Paper No. 18
Presentation Time: 9:00 AM-6:30 PM

NEW K/PG LOCALITIES ALONG THE EASTERN GULF COASTAL PLAIN: MORE EVIDENCE OF IMPACT AND TSUNAMIS


BOAS, Caitlin1, GARB, Matthew P.1, ROVELLI, Remy1, LARINA, Ekaterina1, MYERS, Corinne E.2, NAUJOKAITYTE, Jone1, LANDMAN, Neil H.3 and PHILLIPS, George E.4, (1)Earth and Environmental Sciences, Brooklyn College, 2900 Bedford Ave, Brooklyn, NY 11210, (2)Earth and Planetary Sciences, Harvard University, 51 Botanical Museum, 24 Oxford Street, Cambridge, MA 02138, (3)Division of Paleontology (Invertebrates), American Museum of Natural History, Central Park West at 79th Street, New York, NY 10024-5192, (4)Paleontology, Mississippi Museum of Natural Science, 2148 Riverside Drive, Jackson, MS 39202-1353, caitlin.boas@gmail.com

Three localities in Mississippi and Alabama (Ellis Pit, near New Albany MS, East Bound Street, Starkville MS and “Mooseland” near Prairie Bluff AL) expose the K/Pg boundary, including a variety of sequences related to the Chicxulub impact and the events that followed. The Mooseland locality exposes the upper Maastrichtian Prairie Bluff Chalk and the overlying Danian Clayton Formation. The Prairie Bluff Chalk is composed of very fine grained muddy chalk, while the Clayton Fm is a fine to medium grained quartz sand with small amounts of mica and glauconite. The two formations are separated by a sharp undulating contact. The overlying Clayton Fm preserves two distinct fining upwards sequences each 30-35 cm thick, possibly related to two high energy events. The lower event bed is normally graded and composed of an indurated shell hash with abundant impact spherules at the base. The upper event bed is marked by a sharp contact at the base with multiple rip-ups 2-10 cm in diameter that are identical in lithology to the underlying Prairie Bluff. The two event beds are similar to the clastic unit interpreted by Smit et al. (1996) and Schulte et al. (2010) as tsunami deposits associated with the impact and subsequent shelf collapse. At Ellis Pit, the typical impact sequence is truncated. Above the upper Maastrichtian Owl Creek Fm (a facies change from the Prairie Bluff Chalk), 8-12 cm of fine to medium quartz sand with abundant impact spherules is preserved corresponding to the base of the clastic unit.

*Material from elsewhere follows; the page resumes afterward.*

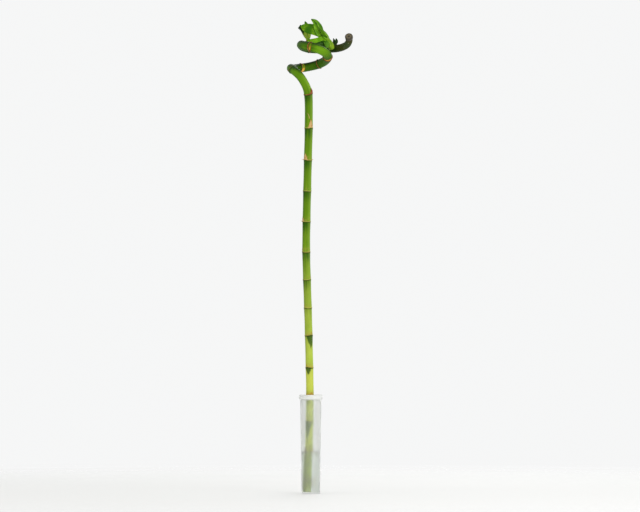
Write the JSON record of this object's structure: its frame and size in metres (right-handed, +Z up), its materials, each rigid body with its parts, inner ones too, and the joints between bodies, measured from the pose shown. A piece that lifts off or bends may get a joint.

The spherule bed is unconformably truncated by a gastropod limestone hash potentially representing a Danian transgressive lag deposit. At Starkville, the Prairie Bluff Chalk is overlain by the Clayton Fm. The two are separated by a heavily bioturbated (Thalassinoides) contact. The clastic unit (quartz-rich sand with spherules) is absent. This suggests the events directly related to the Chicxulub impact are not preserved, possibly erased during the Paleogene transgression. Although all three localities expose the K/Pg boundary, each reflects a different aspect of the K/Pg sequence. Whereas Mooseland represents a complete sequence including the impact and subsequent tsunamis, Ellis Pit preserves a truncated sequence, and Starkville exhibits no obvious evidence of the impact.